The recent Covid-19 crisis, which has deeply impacted the country, has fed on the vulnerabilities of the population and has put food systems at risk, mainly affecting small producers and informal markets.
Through the Sustainable Diets fellowship, we have worked with four Bolivian journalists on as many stories that reflect some of the major food challenges the country is facing.
Esther Mamani traveled to the region of Los Yungas to tell the story of 120 women who decided to change the monoculture of coca (typical Bolivian and highly damaging to soils) for an agroecological production of honey from “limoncitos” bees that resist the fumigations of coca production.
Andrés Rodríguez thoroughly investigated one of the most controversial issues in Bolivia: The promotion of transgenic seeds by the last two national administrations and how a community of corn producers from the upper valley of Cochabamba resists their introduction.
Rocío Corrales decided to tell the story of a typical but relatively unknown food in Bolivia: Tarwi.

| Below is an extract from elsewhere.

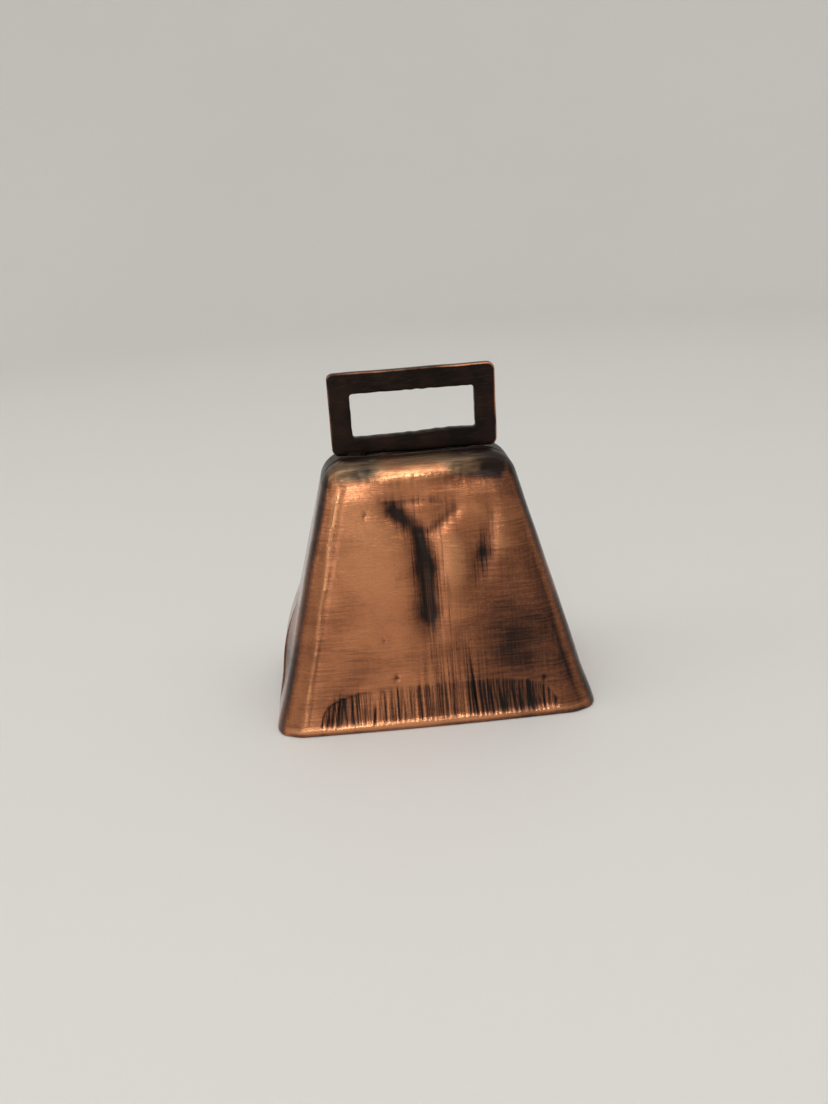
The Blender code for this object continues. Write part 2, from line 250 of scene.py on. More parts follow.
# Hollows, the valley and the dark smudges are strokes, pits are (x, z, radius, depth). A smudge
# has no depth in the sheet and only darkens it: partly patina, partly painted shade of shallow dents.
FRONT = SimpleNamespace(
    hollows=(
        ((-4.5, 32.7), (-1.0, 29.4), (1.50, 1.60), (0.58, 0.46)),
        ((-0.9, 29.2), (-0.2, 23.8), (1.40, 1.90), (0.56, 0.66)),
        ((-0.2, 23.8), (-0.2, 17.2), (1.90, 1.85), (0.66, 0.58)),
        ((-0.2, 17.2), (0.5, 11.6), (1.85, 2.00), (0.58, 0.03)),
        ((5.0, 32.5), (0.8, 29.2), (1.20, 1.10), (0.24, 0.36)),
        ((-5.8, 33.9), (1.6, 34.0), (0.70, 0.70), (0.26, 0.12)),
        ((1.6, 34.0), (4.9, 33.3), (0.70, 0.80), (0.12, 0.16)),
    ),
    valley=(
        ((10.2, 31.0), (8.8, 25.6), (1.10, 1.50), (0.24, 0.48)),
        ((8.8, 25.6), (6.8, 20.2), (1.50, 1.70), (0.48, 0.08)),
    ),
    patina_and_shade_smears=(
        ((-5.0, 33.0), (-2.6, 31.2), (1.6, 1.7), (0.32, 0.34)),
        ((-5.4, 33.9), (1.8, 33.9), (0.55, 0.50), (0.38, 0.30)),
        ((5.4, 33.2), (2.0, 30.4), (0.90, 0.90), (0.12, 0.26)),
        ((-0.8, 28.0), (-0.4, 18.0), (2.20, 2.70), (0.28, 0.36)),
    ),
    pits=((-6.0, 7.9, 0.38, 0.22), (16.8, 5.8, 0.34, 0.2), (-8.7, 32.4, 0.3, 0.16), (-7.4, 13.6, 0.25, 0.12)),
    grooves=scatter_grooves(11, -17.4, 17.6, -3.0, 7.0),
)
REAR = SimpleNamespace(
    hollows=(
        ((-6.2, 33.6), (0.6, 34.3), (0.85, 1.0), (0.20, 0.34)),
        ((0.6, 34.3), (6.8, 32.2), (1.0, 0.9), (0.34, 0.22)),
        ((0.9, 31.6), (0.4, 25.5), (1.3, 1.9), (0.30, 0.52)),
        ((0.4, 25.5), (-0.3, 18.0), (1.9, 1.6), (0.52, 0.06)),
    ),
    valley=(
        ((-8.8, 30.0), (-8.4, 23.0), (1.1, 1.3), (0.12, 0.26)),
        ((-8.4, 23.0), (-9.3, 17.5), (1.2, 1.5), (0.24, 0.05)),
    ),
    patina_and_shade_smears=(
        ((-5.0, 33.8), (3.0, 34.2), (0.7, 0.7), (0.10, 0.26)),
        ((0.8, 30.0), (0.2, 23.0), (1.4, 1.8), (0.20, 0.34)),
    ),
    pits=((5.2, 9.4, 0.36, 0.2), (-13.5, 6.6, 0.32, 0.18), (8.8, 24.0, 0.25, 0.12), (-3.0, 12.2, 0.24, 0.12)),
    grooves=scatter_grooves(23, -17.8, 17.0, -7.0, 3.0),
)
PIT_STRETCH = 1.25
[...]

She investigated in depth its production and verified how tarwi can benefit the production of produce such as potatoes and quinoa by up to 50%. She traveled to Anzaldo, in the inter-Andean valley of Cochabamba, to learn about the history of women that, through the resilience of Tarwi, show their concern and care for sustainable agriculture.
Karen Gil traveled to La Paz highlands to tell the story of local producers and the odyssey they must undertake in these times to produce and distribute the food that supplies the populous cities of La Paz and El Alto. Her work focuses on following the producer families and the way that they make tubers and cereals to reach the city.
Indonesia
Indonesia has been facing major problems in terms of food security and sustainable diets due to climate change and the prevailing COVID-19 pandemic. Four journalists from Indonesia wrote in-depth stories about these issues and their potential solutions, including reutilizing local and traditional crops.

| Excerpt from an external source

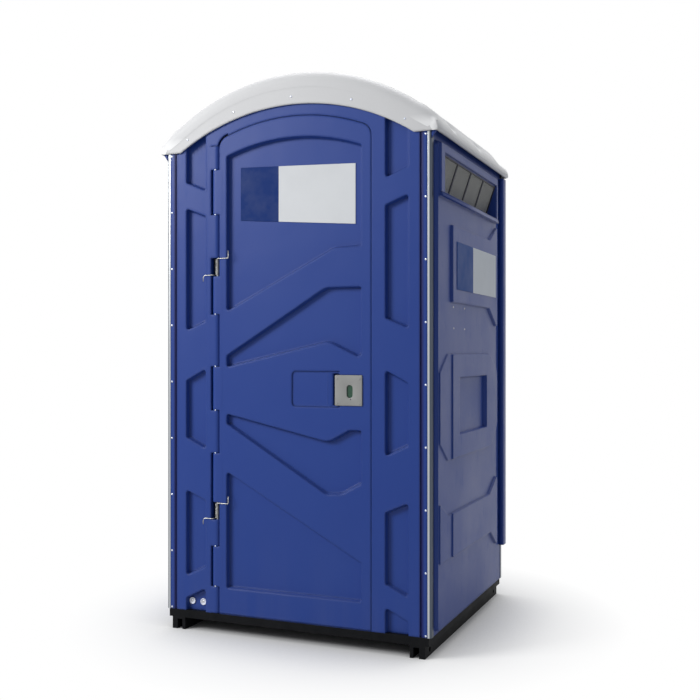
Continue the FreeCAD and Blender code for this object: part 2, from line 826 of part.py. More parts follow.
def side_mass(skin):
    """The side panel's stepped outside, or the same set in by the sheet's thickness."""
    flange = half_width - skin
    first = flange + bulge
    second = first + raise_height
    outlines = [(bulge_outline(), 20.0, flange, first, 5.0)]
    outlines += [(field, 8.0, first - 2, second, 3.5) for field in side_fields()]
    outlines += [(field, 8.0, first - 2, first + flank_rise, 2.5) for field in flank_fields()]
    parts = []
    for points, radius, x0, x1, taper in outlines:
        points = with_radius(points, radius) if skin == 0 else large_corners(points)
        parts.append(frustum(inset(turned_ccw(points), skin), 0, side_at, x0, x1, taper))
    return parts


def wedge(front, back, margin, outer):
    """The vent's recess: deep at its sill, shallow at its head."""
    face = half_width + bulge + raise_height
    corners = [(outer, vent_top + margin), (face - vent_shallow - margin, vent_top + margin),
               (face - vent_deep - margin, vent_bottom - margin), (outer, vent_bottom - margin)]
    points = [Vector(x, front - margin, z) for x, z in corners]
    return Part.Face(Part.makePolygon(points + points[:1])).extrude(Vector(0, back - front + 2 * margin, 0))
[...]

Agus Mawan reported on how indigenous communities in West Sulawesi have a secret weapon to reduce their dependencies on rice: jewawut or foxtail millet. Nowadays, they only eat jewawut during traditional rituals. However, for their ancestors, the seeds were a daily source of food. It also has richer nutritional values than other crops; an advantage as the main food source.
From Central Java, Siti Isnawati reported on the potential of sorghum that has been planted for ages in the Demak regency. Sorghum might become an answer for people in the province looking for a climate-resistant crop as some variants of the crops can be planted in both dry and rainy seasons. Sorghum also contains richer nutritions compared to rice such as fibre that is good for the human digestive system.

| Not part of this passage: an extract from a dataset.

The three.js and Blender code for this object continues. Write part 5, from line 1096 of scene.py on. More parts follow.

Two other journalists are looking deeper into local-based efforts to sustain food security, as the current food supply and distribution system are prone to disruptions such as disasters and pandemic.
Luh De Suriyani from Bali looks into the Nusa Penida Island, a resort island in which residents have been struggling with the absence of tourism since the early days of the COVID-19 outbreak. Some decided to return to the field to plant crops, such as seaweed and corn. These are not easy, since people had to face geographical and financial challenges in starting farming.
Meanwhile, Togar Harahap looks into how people living in Tangerang — located from the country’s capital of Jakarta — started community farms and gardens to entertain themselves and support their household amid the pandemic. Most of the farmers are women working in factories or housewives who spare their free time to grow food for their communities or to be sold.